Balsall Common couple raise £1m for stillbirth support

A charity set up as a “coping mechanism” by a couple whose daughter was stillborn has raised over £1million in ten years.

The Lily Mae Foundation was started a decade ago by Amy and Ryan Jackson from Balsall Common.

It has since supported many thousands of grieving families across the West Midlands and Northern Ireland.

“We only set out to raise £10,000 and ten years later we’ve raised over £1m. It’s flabbergasting,” said Mr Jackson.

Lily Mae was delivered stillborn on 5 February 2010 at Solihull Hospital.

“We started raising money straight away for national charity Sands,” said Mr Jackson. “But it was very difficult to get money directed to the sort of areas we wanted it to go.”

The couple drew on their own trauma to tailor support to local families and the foundation became a registered charity two years later.

“It’s such a unique grief. It flips the natural order of things,” said Mr Jackson.

“(Families) just want to speak to somebody and be in the company of someone who has experienced something similar to them.”

Over ten years the charity has given around 8,000 memory boxes – which contain items such as teddies and fingerprint kits – to parents and hospitals in Birmingham, the Black Country, Shropshire, Coventry, Warwickshire and Northern Ireland.

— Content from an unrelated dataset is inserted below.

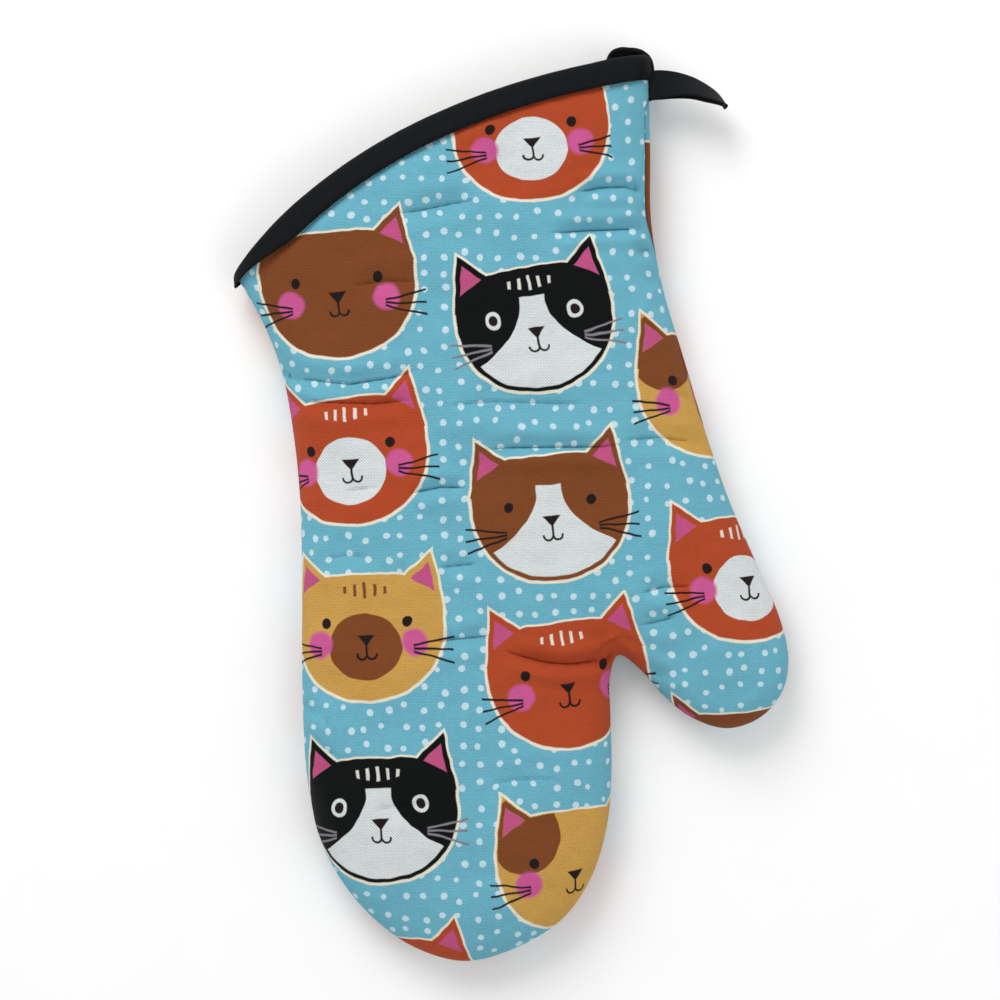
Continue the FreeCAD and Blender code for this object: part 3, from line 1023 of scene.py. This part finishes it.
COLUMN_PITCH, ROW_PITCH, COLUMN_DROP = 67.5, 64.2, 24.9
PRINT_ORIGIN = (-62.3, 83.2)  # a head of column 0, row 0
PRINT_RIGHT, PRINT_DOWN = (0.997, 0.079), (0.079, -0.997)
HEAD = 28.0  # half the width of a head
DOT_PITCH = 6.8
SHIFT_RANGE, TILT_RANGE = 40.0, 20.0
EDGE = 0.012  # softness of a printed edge, in heads


def line_distance(a, v, start, normal):
    """Signed distance from a line through start."""
    return (a - start[0]) * normal[0] + (v - start[1]) * normal[1]


def head_shape(u, v):
    """Signed distance to a cat's head, and to the inside of its ears, in heads."""
    a = abs(u)
    high, low = v.most(0.0) / 0.66, (-v).most(0.0) / 0.95
    upper = (a**3.4 + high**3.4) ** (1 / 3.4)
    lower = (a**2.1 + low**2.1) ** (1 / 2.1)
    body = (upper.most(lower) - 1.0) * 0.8
    inner = line_distance(a, v, (0.46, 0.575), (-0.66, 0.751))
    outer = line_distance(a, v, (0.87, 0.93), (0.983, 0.182))
    ear = inner.most(outer).most(0.2 - v)
    base = line_distance(a, v, (0.58, 0.61), (-0.507, -0.862))
    lining = (inner + 0.075).most(outer + 0.065).most(base)
    return body.least(ear), lining


def printed_colour(shader, x, y):
    """The blue cloth with pale dots and the repeat of cats' heads."""
    _, wobble = shader.noise(shader.vector(x, y), 0.14, 1.0)
    shift_x, shift_y, _ = shader.split(wobble)
    x, y = x + (shift_x - 0.5) * 1.5, y + (shift_y - 0.5) * 1.5
    cells = shader.node("ShaderNodeTexVoronoi", voronoi_dimensions="2D", feature="F1")
    cells.inputs["Scale"].default_value = 1 / DOT_PITCH
    cells.inputs["Randomness"].default_value = 0.5
    shader.link(shader.vector(x, y), cells.inputs["Vector"])
    random = shader.split(cells.outputs["Color"])[0]
    size = random * 0.05 + 0.98 / DOT_PITCH
    dots = (Number(shader.tree, cells.outputs["Distance"]) - size).inside(0.06)
    colour = shader.mix(dots, GROUND, DOT)

    from_x, from_y = x - PRINT_ORIGIN[0], y - PRINT_ORIGIN[1]
    right = from_x * PRINT_RIGHT[0] + from_y * PRINT_RIGHT[1]
    down = from_x * PRINT_DOWN[0] + from_y * PRINT_DOWN[1]
    column = (right / COLUMN_PITCH + 0.5).floor()
    down = down - column * COLUMN_DROP
    row = (down / ROW_PITCH + 0.5).floor()
    cell = column.cycle(COLUMNS) + row.cycle(ROWS) * float(COLUMNS)
    position = (cell + 0.5) / float(COLUMNS * ROWS)
    heads = [HEADS[k % COLUMNS, k // COLUMNS] for k in range(COLUMNS * ROWS)]
    coat = shader.table(position, [head[0] for head in heads])
    places = [
        (0.5 + head[4][0] / SHIFT_RANGE, 0.5 + head[4][1] / SHIFT_RANGE, 0.5 + head[5] / TILT_RANGE)
        for head in heads
    ]
    shift_x, shift_y, tilt = shader.split(shader.table(position, places))
    marks = [(head[1], head[2], 0.25 + 0.5 * head[3]) for head in heads]
    muzzle, forehead, cheeks = shader.split(shader.table(position, marks))
    kinds = [(float(head[0] is BLACK), float(head is NO_HEAD), 0.0) for head in heads]
    black, absent, _ = shader.split(shader.table(position, kinds))

    across = (right - column * COLUMN_PITCH - (shift_x - 0.5) * SHIFT_RANGE) / HEAD
    up = (row * ROW_PITCH - down - (shift_y - 0.5) * SHIFT_RANGE) / HEAD
    tilt = (tilt - 0.5) * math.radians(TILT_RANGE)
    u, v = across + up * tilt + absent * 9.0, up - across * tilt
    a = abs(u)
    head, ear = head_shape(u, v)
    ink = shader.mix(black, INK, GREY)

    within = (head + 0.045).inside(EDGE)
    spread = ((-v) + 0.22).most(0.0)
    blaze = (a - spread * spread * 1.15 - 0.16).most(v - 0.28).inside(EDGE)
    wide, tall = (u + 0.02) / 0.47, (v + 0.27) / 0.43
    spot = (((wide * wide + tall * tall).root() - 1.0) * 0.45).inside(EDGE)
    patch = ((u + 0.62) * (u + 0.62) + (v - 0.42) * (v - 0.42) * 0.8).root() - 0.46
    patch = patch.inside(EDGE) * (head + 0.01).inside(EDGE) * (-ear).inside(EDGE)
    bar = abs((u / 0.13 + 0.5).math("FRACT") - 0.5) * 0.13 - 0.02
    bars = bar.most(a - 0.33).most(v - 0.56 + a * 0.2).most((-v) + 0.36 + a * 0.2)
    bars = bars.inside(EDGE)
    blush = ((a - 0.62) * (a - 0.62) + (v + 0.23) * (v + 0.23)).root() - 0.17
    eye = ((a - 0.53) * (a - 0.53) + (v - 0.04) * (v - 0.04) * 0.8).root()
    nose = (v + 0.12).most(a * 0.78 - (v + 0.265) * 0.62)
    line = (a - 0.014).most(v + 0.2).most((-v) - 0.365)
    arc = abs(((a - 0.062) * (a - 0.062) + (v + 0.36) * (v + 0.36)).root() - 0.062) - 0.014
    mouth = nose.least(line).least(arc.most(v + 0.352))
    hairs = [abs(v + 0.27 + 0.035 * k - (a - 0.6) * (0.17 - 0.24 * k)) - 0.014 for k in range(3)]
    whiskers = hairs[0].least(hairs[1]).least(hairs[2]).most((-a) + 0.6).most(a - 1.12)
    layers = [
        ((head - 0.032).inside(EDGE), CREAM), (head.inside(EDGE), coat), (ear.inside(EDGE), PINK),
        (blaze * within * muzzle.near(BLAZE), WHITE), (spot * muzzle.near(ROUND_WHITE), WHITE),
        (spot * muzzle.near(ROUND_BROWN), BROWN), (patch * muzzle.near(PATCH), BROWN),
        (bars * forehead.near(DARK_BARS), BROWN),
        (bars * forehead.near(PALE_BARS) * 0.85, PALE_INK),
        (blush.inside(0.05) * cheeks.near(0.75) * head.inside(EDGE), CHEEK),
        ((eye - 0.105).inside(EDGE) * black, WHITE), ((eye - 0.062).inside(EDGE), INK),
        (mouth.inside(EDGE), INK), (whiskers.inside(EDGE), ink),
    ]
    for amount, above in layers:
        colour = shader.mix(amount, colour, above)
    return colour


def weave(shader, x, y, pitch):
    """Height of a plain weave with slightly uneven yarns, from 0 to 1."""
    uneven, _ = shader.noise(shader.vector(x * 0.25, y * 2.2), 0.5)
    rate = 2 * math.pi / pitch
    sway = (uneven - 0.5) * 1.4
    warp = (x * rate + sway).sine()
    weft = (y * rate + sway).sine()
    over = (warp * weft) * 0.5 + 0.5
    ribs = abs(warp).most(abs(weft))
    return over * 0.65 + ribs * 0.35


def make_cotton():
    """Printed cotton canvas."""
    shader = Shader("printed_cotton_canvas", 0.86, sheen=0.06, specular=0.12)
    x, y = shader.cloth()
    colour = printed_colour(shader, x, y)
    threads = weave(shader, x, y, 1.1)
    wear, _ = shader.noise(shader.vector(x, y), 0.06, 3.0)
    slub, _ = shader.noise(shader.vector(x * 0.35, y * 1.6), 0.9)
    tone = threads * 0.46 + wear * 0.14 + slub * 0.26 + 0.58
    grey = shader.node("ShaderNodeCombineColor")
    for k in range(3):
        shader.link(tone, grey.inputs[k])
    colour = shader.mix(1.0, colour, grey.outputs[0], "MULTIPLY")
    return shader.finish(colour, shader.bump(threads, 0.00035, 0.9))


def make_tape():
    """Black cotton tape: fine crosswise ribs with a faint bloom of lint."""
    shader = Shader("black_cotton_tape", 0.85, sheen=0.03, specular=0.12)
    x, y = shader.cloth()
    ribs = weave(shader, x, y, 0.62)
    lint, _ = shader.noise(shader.vector(x, y), 0.45, 4.0)
    colour = shader.mix(ribs * 0.35 + lint * 0.4, srgb(6, 7, 9), srgb(27, 30, 33))
    return shader.finish(colour, shader.bump(ribs + lint * 0.5, 0.0002, 0.6))


def make_lining():
    """Plain unbleached cotton for the inside."""
    shader = Shader("unbleached_cotton_lining", 0.9, sheen=0.1)
    x, y = shader.cloth()
    threads = weave(shader, x, y, 0.7)
    slub, _ = shader.noise(shader.vector(x, y * 6.0), 0.12, 3.0)
    colour = shader.mix(threads * 0.4 + slub * 0.4, srgb(206, 196, 176), srgb(238, 232, 218))
    return shader.finish(colour, shader.bump(threads, 0.0002, 0.6))


THREAD_TWIST = 0.00035  # metres of thread for one turn


def make_thread():
    """Black twisted sewing thread."""
    shader = Shader("black_sewing_thread", 0.7, specular=0.15)
    place = shader.node("ShaderNodeTexCoord").outputs["Object"]
    split = shader.node("ShaderNodeSeparateXYZ")
    shader.link(place, split.inputs[0])
    x, y, z = shader.numbers(split.outputs, 3)
    twist = ((x + y + z * 1.3) * (2 * math.pi / THREAD_TWIST)).sine() * 0.5 + 0.5
    fuzz, _ = shader.noise(place, 2500.0)
    colour = shader.mix(twist * 0.6 + fuzz * 0.3, srgb(10, 11, 13), srgb(30, 31, 36))
    return shader.finish(colour, shader.bump(twist, 0.00008, 0.8))


# ---- floor, light, camera

FRAME_WIDTH = 360.3  # what the picture's width shows at the object
VIEW_CENTRE = (-4.6, 1.8)
LENS = 100.0
SENSOR = 36.0
FLOOR = 2500.0  # half the floor's side
WORLD_LIGHT = 0.62


def make_floor():
    shader = Shader("pale_floor", 0.7)
    place = shader.node("ShaderNodeTexCoord").outputs["Object"]
    grain, _ = shader.noise(place, 60.0, 3.0)
    colour = shader.mix(grain, srgb(250, 250, 250), srgb(253, 253, 253))
    material = shader.finish(colour, shader.bump(grain, 0.0001, 0.1))
    corners = [(x * FLOOR, y * FLOOR, 0) for x, y in ((-1, -1), (1, -1), (1, 1), (-1, 1))]
    floor = add_object("floor", corners, [(0, 1, 2, 3)], material)


def add_light(name, place, size, watts):
    light = bpy.data.lights.new(name, "AREA")
    light.energy, light.size = watts, size
    obj = bpy.data.objects.new(name, light)
    obj.location = place
    obj.rotation_euler = (-Vector(place)).to_track_quat("-Z", "Y").to_euler()
    bpy.context.scene.collection.objects.link(obj)


def make_light_and_camera():
    scene = bpy.context.scene
    scene.view_settings.view_transform = "Standard"
    world = bpy.data.worlds.new("studio")
    world.use_nodes = True
    sky = world.node_tree.nodes["Background"].inputs
    sky["Color"].default_value = (1.0, 1.0, 1.0, 1.0)
    sky["Strength"].default_value = WORLD_LIGHT
    scene.world = world
    add_light("key", (-0.5, 1.0, 0.95), 0.9, 13.0)
    add_light("fill", (0.9, -0.5, 1.1), 1.2, 4.0)
    camera = bpy.data.cameras.new("camera")
    camera.lens, camera.sensor_width = LENS, SENSOR
    camera.clip_start, camera.clip_end = 0.01, 50.0
    obj = bpy.data.objects.new("camera", camera)
    distance = FRAME_WIDTH * LENS / SENSOR
    obj.location = (VIEW_CENTRE[0] * MM, VIEW_CENTRE[1] * MM, (distance + THICKNESS * 0.75) * MM)
    scene.collection.objects.link(obj)
    scene.camera = obj


# ---- the mitt

cotton, tape, lining_cloth, thread = make_cotton(), make_tape(), make_lining(), make_thread()
make_panels(cotton, lining_cloth)
make_binding(tape, thread)
make_loop(tape, thread)
make_seam_thread(thread)
for slot in bpy.data.objects["loop_sewn_end"].material_slots:
    slot.material = tape
make_floor()
make_light_and_camera()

Links were forged with Royal Victoria Hospital, Belfast and Daisy Hill Hospital, Newry, after a woman from Northern Ireland received one of the foundation’s memory boxes when she gave birth to a stillborn baby in Birmingham’s Heartlands Hospital following a visit to the NEC.

The foundation offers free one-on-one support to grieving parents, trains midwives and arranges meet-up groups for bereaved dads, granddads, and mothers expecting a “rainbow baby”.

Mr Jackson hopes to expand the charity nationwide, but is now focused on events to mark Lily Mae’s tenth birthday, including a white-collar boxing event and a series of physical challenge events for fathers.

“It’s 10 events, with 10 dads, over 10 days,” said Mr Jackson. “We’re trying to focus on men’s mental health and how baby loss affects men.

“Men grieve baby loss differently but no less acutely than women,” he added.

Ryan and Amy Jackson are also parents to Alfie, 13, Freddie, 8, Ivy, 5 and Bobby Mae, 2.